• [Task brief] Can all of these lines be returned exactly?

• [Supplied data]
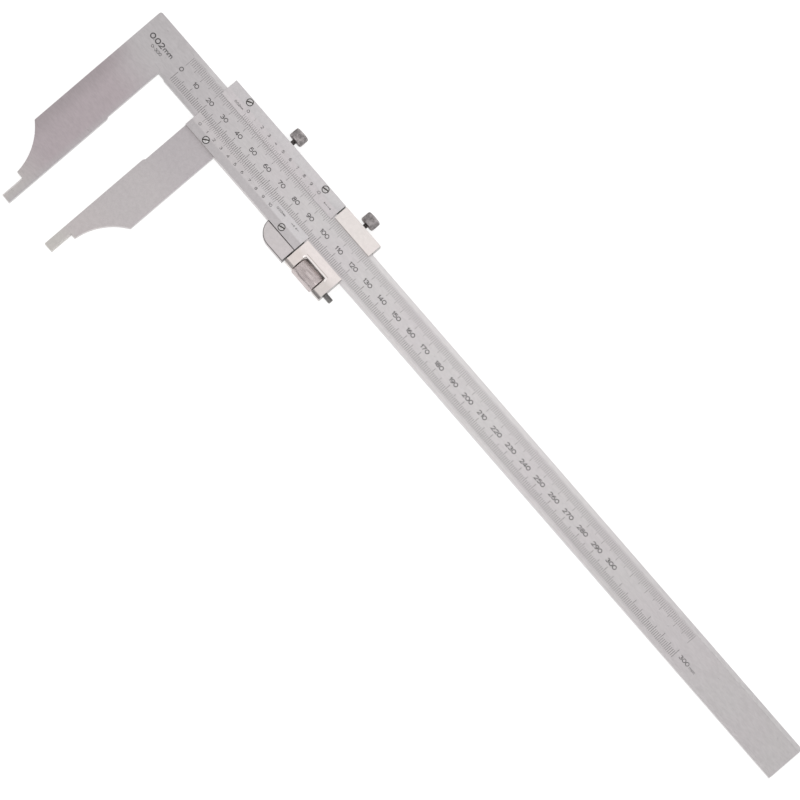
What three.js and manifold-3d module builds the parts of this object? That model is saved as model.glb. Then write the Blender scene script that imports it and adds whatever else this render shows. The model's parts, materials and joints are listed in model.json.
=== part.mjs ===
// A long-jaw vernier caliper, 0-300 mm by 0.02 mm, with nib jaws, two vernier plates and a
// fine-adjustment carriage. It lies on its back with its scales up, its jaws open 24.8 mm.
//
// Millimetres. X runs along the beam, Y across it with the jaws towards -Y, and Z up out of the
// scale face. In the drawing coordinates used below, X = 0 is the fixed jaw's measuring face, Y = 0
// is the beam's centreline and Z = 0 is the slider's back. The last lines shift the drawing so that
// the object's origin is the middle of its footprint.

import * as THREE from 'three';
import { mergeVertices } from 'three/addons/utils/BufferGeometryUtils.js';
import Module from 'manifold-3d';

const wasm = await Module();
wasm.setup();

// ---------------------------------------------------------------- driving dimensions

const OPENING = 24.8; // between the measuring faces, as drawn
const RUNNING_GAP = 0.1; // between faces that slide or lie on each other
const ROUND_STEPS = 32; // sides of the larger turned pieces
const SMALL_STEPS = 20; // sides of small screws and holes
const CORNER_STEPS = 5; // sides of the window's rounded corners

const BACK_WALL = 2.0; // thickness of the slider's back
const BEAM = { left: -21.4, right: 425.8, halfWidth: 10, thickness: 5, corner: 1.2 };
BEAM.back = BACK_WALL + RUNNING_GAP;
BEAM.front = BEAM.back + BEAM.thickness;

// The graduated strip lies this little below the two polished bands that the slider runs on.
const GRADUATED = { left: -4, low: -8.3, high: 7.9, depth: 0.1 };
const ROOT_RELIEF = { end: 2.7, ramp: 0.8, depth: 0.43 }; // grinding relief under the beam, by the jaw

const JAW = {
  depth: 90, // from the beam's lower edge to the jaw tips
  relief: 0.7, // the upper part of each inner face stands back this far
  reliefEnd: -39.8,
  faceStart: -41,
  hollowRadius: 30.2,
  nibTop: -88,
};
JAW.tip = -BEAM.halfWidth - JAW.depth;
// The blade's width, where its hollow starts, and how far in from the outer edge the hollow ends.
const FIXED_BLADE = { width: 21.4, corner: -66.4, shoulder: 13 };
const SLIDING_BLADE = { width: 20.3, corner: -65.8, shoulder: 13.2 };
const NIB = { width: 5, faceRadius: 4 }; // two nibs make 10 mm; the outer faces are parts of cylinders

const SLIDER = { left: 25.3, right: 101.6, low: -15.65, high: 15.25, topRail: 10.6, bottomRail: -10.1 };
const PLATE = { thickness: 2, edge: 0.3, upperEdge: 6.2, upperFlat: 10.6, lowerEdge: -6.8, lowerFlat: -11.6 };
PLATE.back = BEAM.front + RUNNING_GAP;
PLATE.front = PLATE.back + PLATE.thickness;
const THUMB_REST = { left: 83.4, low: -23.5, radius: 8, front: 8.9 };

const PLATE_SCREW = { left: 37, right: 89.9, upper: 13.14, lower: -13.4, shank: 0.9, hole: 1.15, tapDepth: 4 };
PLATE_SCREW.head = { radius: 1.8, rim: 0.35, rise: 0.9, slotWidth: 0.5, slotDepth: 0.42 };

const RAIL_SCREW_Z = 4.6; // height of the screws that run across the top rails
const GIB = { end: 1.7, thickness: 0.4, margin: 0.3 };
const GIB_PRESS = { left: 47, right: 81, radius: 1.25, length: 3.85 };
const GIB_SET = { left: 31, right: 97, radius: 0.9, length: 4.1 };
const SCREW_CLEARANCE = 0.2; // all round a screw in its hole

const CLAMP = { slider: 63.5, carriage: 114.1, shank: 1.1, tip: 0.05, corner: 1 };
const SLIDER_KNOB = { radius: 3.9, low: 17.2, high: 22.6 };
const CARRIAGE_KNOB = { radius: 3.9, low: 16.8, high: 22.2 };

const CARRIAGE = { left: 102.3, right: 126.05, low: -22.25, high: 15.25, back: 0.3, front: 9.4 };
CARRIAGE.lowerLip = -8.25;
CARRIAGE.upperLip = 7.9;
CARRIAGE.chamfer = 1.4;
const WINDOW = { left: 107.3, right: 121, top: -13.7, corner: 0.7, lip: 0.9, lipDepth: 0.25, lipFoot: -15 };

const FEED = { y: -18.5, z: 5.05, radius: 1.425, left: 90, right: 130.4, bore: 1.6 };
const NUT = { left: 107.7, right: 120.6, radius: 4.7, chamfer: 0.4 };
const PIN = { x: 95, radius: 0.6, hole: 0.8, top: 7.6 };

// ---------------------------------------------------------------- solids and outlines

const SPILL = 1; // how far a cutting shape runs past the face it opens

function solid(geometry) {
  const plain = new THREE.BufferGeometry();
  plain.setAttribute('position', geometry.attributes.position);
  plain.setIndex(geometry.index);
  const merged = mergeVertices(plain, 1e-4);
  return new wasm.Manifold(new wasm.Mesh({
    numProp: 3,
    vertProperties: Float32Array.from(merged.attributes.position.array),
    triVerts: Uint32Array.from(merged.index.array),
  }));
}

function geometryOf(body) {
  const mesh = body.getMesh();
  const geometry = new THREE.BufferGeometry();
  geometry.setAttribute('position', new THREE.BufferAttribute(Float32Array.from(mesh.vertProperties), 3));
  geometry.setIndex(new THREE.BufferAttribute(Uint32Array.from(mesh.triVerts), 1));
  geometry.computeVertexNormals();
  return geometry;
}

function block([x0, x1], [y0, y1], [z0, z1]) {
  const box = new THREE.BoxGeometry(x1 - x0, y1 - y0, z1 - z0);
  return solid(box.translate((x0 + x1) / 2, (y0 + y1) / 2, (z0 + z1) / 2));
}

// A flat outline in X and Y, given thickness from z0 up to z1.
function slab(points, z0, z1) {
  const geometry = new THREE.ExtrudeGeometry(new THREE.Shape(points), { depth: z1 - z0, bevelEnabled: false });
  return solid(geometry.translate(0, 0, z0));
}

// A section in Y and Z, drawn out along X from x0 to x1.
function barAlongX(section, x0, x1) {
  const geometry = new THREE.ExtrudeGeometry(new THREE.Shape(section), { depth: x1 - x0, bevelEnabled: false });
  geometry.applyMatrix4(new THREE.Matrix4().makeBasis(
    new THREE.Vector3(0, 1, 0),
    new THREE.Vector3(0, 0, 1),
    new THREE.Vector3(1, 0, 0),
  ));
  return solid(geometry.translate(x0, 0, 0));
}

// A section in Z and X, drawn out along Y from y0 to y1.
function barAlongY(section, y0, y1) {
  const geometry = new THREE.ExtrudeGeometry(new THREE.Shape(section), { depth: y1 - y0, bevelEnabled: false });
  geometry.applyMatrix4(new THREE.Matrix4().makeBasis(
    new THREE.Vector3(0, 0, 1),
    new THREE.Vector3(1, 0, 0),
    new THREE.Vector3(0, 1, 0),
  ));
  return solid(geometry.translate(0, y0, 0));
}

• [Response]
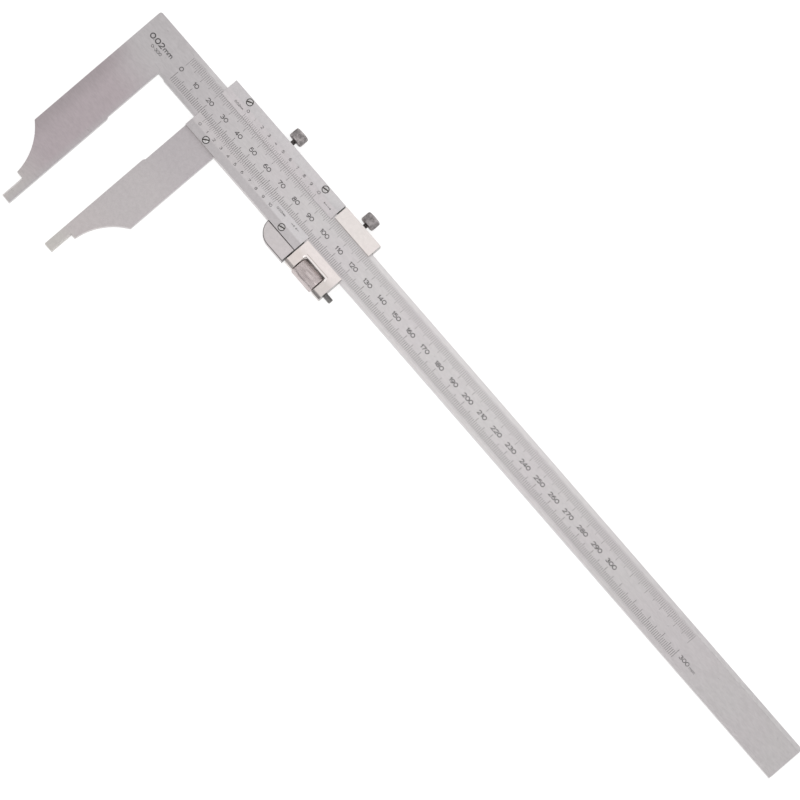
What three.js and manifold-3d module builds the parts of this object? That model is saved as model.glb. Then write the Blender scene script that imports it and adds whatever else this render shows. The model's parts, materials and joints are listed in model.json.
=== part.mjs ===
// A long-jaw vernier caliper, 0-300 mm by 0.02 mm, with nib jaws, two vernier plates and a
// fine-adjustment carriage. It lies on its back with its scales up, its jaws open 24.8 mm.
//
// Millimetres. X runs along the beam, Y across it with the jaws towards -Y, and Z up out of the
// scale face. In the drawing coordinates used below, X = 0 is the fixed jaw's measuring face, Y = 0
// is the beam's centreline and Z = 0 is the slider's back. The last lines shift the drawing so that
// the object's origin is the middle of its footprint.

import * as THREE from 'three';
import { mergeVertices } from 'three/addons/utils/BufferGeometryUtils.js';
import Module from 'manifold-3d';

const wasm = await Module();
wasm.setup();

// ---------------------------------------------------------------- driving dimensions

const OPENING = 24.8; // between the measuring faces, as drawn
const RUNNING_GAP = 0.1; // between faces that slide or lie on each other
const ROUND_STEPS = 32; // sides of the larger turned pieces
const SMALL_STEPS = 20; // sides of small screws and holes
const CORNER_STEPS = 5; // sides of the window's rounded corners

const BACK_WALL = 2.0; // thickness of the slider's back
const BEAM = { left: -21.4, right: 425.8, halfWidth: 10, thickness: 5, corner: 1.2 };
BEAM.back = BACK_WALL + RUNNING_GAP;
BEAM.front = BEAM.back + BEAM.thickness;

// The graduated strip lies this little below the two polished bands that the slider runs on.
const GRADUATED = { left: -4, low: -8.3, high: 7.9, depth: 0.1 };
const ROOT_RELIEF = { end: 2.7, ramp: 0.8, depth: 0.43 }; // grinding relief under the beam, by the jaw

const JAW = {
  depth: 90, // from the beam's lower edge to the jaw tips
  relief: 0.7, // the upper part of each inner face stands back this far
  reliefEnd: -39.8,
  faceStart: -41,
  hollowRadius: 30.2,
  nibTop: -88,
};
JAW.tip = -BEAM.halfWidth - JAW.depth;
// The blade's width, where its hollow starts, and how far in from the outer edge the hollow ends.
const FIXED_BLADE = { width: 21.4, corner: -66.4, shoulder: 13 };
const SLIDING_BLADE = { width: 20.3, corner: -65.8, shoulder: 13.2 };
const NIB = { width: 5, faceRadius: 4 }; // two nibs make 10 mm; the outer faces are parts of cylinders

const SLIDER = { left: 25.3, right: 101.6, low: -15.65, high: 15.25, topRail: 10.6, bottomRail: -10.1 };
const PLATE = { thickness: 2, edge: 0.3, upperEdge: 6.2, upperFlat: 10.6, lowerEdge: -6.8, lowerFlat: -11.6 };
PLATE.back = BEAM.front + RUNNING_GAP;
PLATE.front = PLATE.back + PLATE.thickness;
const THUMB_REST = { left: 83.4, low: -23.5, radius: 8, front: 8.9 };

const PLATE_SCREW = { left: 37, right: 89.9, upper: 13.14, lower: -13.4, shank: 0.9, hole: 1.15, tapDepth: 4 };
PLATE_SCREW.head = { radius: 1.8, rim: 0.35, rise: 0.9, slotWidth: 0.5, slotDepth: 0.42 };

const RAIL_SCREW_Z = 4.6; // height of the screws that run across the top rails
const GIB = { end: 1.7, thickness: 0.4, margin: 0.3 };
const GIB_PRESS = { left: 47, right: 81, radius: 1.25, length: 3.85 };
const GIB_SET = { left: 31, right: 97, radius: 0.9, length: 4.1 };
const SCREW_CLEARANCE = 0.2; // all round a screw in its hole

const CLAMP = { slider: 63.5, carriage: 114.1, shank: 1.1, tip: 0.05, corner: 1 };
const SLIDER_KNOB = { radius: 3.9, low: 17.2, high: 22.6 };
const CARRIAGE_KNOB = { radius: 3.9, low: 16.8, high: 22.2 };

const CARRIAGE = { left: 102.3, right: 126.05, low: -22.25, high: 15.25, back: 0.3, front: 9.4 };
CARRIAGE.lowerLip = -8.25;
CARRIAGE.upperLip = 7.9;
CARRIAGE.chamfer = 1.4;
const WINDOW = { left: 107.3, right: 121, top: -13.7, corner: 0.7, lip: 0.9, lipDepth: 0.25, lipFoot: -15 };

const FEED = { y: -18.5, z: 5.05, radius: 1.425, left: 90, right: 130.4, bore: 1.6 };
const NUT = { left: 107.7, right: 120.6, radius: 4.7, chamfer: 0.4 };
const PIN = { x: 95, radius: 0.6, hole: 0.8, top: 7.6 };

// ---------------------------------------------------------------- solids and outlines

const SPILL = 1; // how far a cutting shape runs past the face it opens

function solid(geometry) {
  const plain = new THREE.BufferGeometry();
  plain.setAttribute('position', geometry.attributes.position);
  plain.setIndex(geometry.index);
  const merged = mergeVertices(plain, 1e-4);
  return new wasm.Manifold(new wasm.Mesh({
    numProp: 3,
    vertProperties: Float32Array.from(merged.attributes.position.array),
    triVerts: Uint32Array.from(merged.index.array),
  }));
}

function geometryOf(body) {
  const mesh = body.getMesh();
  const geometry = new THREE.BufferGeometry();
  geometry.setAttribute('position', new THREE.BufferAttribute(Float32Array.from(mesh.vertProperties), 3));
  geometry.setIndex(new THREE.BufferAttribute(Uint32Array.from(mesh.triVerts), 1));
  geometry.computeVertexNormals();
  return geometry;
}

function block([x0, x1], [y0, y1], [z0, z1]) {
  const box = new THREE.BoxGeometry(x1 - x0, y1 - y0, z1 - z0);
  return solid(box.translate((x0 + x1) / 2, (y0 + y1) / 2, (z0 + z1) / 2));
}

// A flat outline in X and Y, given thickness from z0 up to z1.
function slab(points, z0, z1) {
  const geometry = new THREE.ExtrudeGeometry(new THREE.Shape(points), { depth: z1 - z0, bevelEnabled: false });
  return solid(geometry.translate(0, 0, z0));
}

// A section in Y and Z, drawn out along X from x0 to x1.
function barAlongX(section, x0, x1) {
  const geometry = new THREE.ExtrudeGeometry(new THREE.Shape(section), { depth: x1 - x0, bevelEnabled: false });
  geometry.applyMatrix4(new THREE.Matrix4().makeBasis(
    new THREE.Vector3(0, 1, 0),
    new THREE.Vector3(0, 0, 1),
    new THREE.Vector3(1, 0, 0),
  ));
  return solid(geometry.translate(x0, 0, 0));
}

// A section in Z and X, drawn out along Y from y0 to y1.
function barAlongY(section, y0, y1) {
  const geometry = new THREE.ExtrudeGeometry(new THREE.Shape(section), { depth: y1 - y0, bevelEnabled: false });
  geometry.applyMatrix4(new THREE.Matrix4().makeBasis(
    new THREE.Vector3(0, 0, 1),
    new THREE.Vector3(1, 0, 0),
    new THREE.Vector3(0, 1, 0),
  ));
  return solid(geometry.translate(0, y0, 0));
}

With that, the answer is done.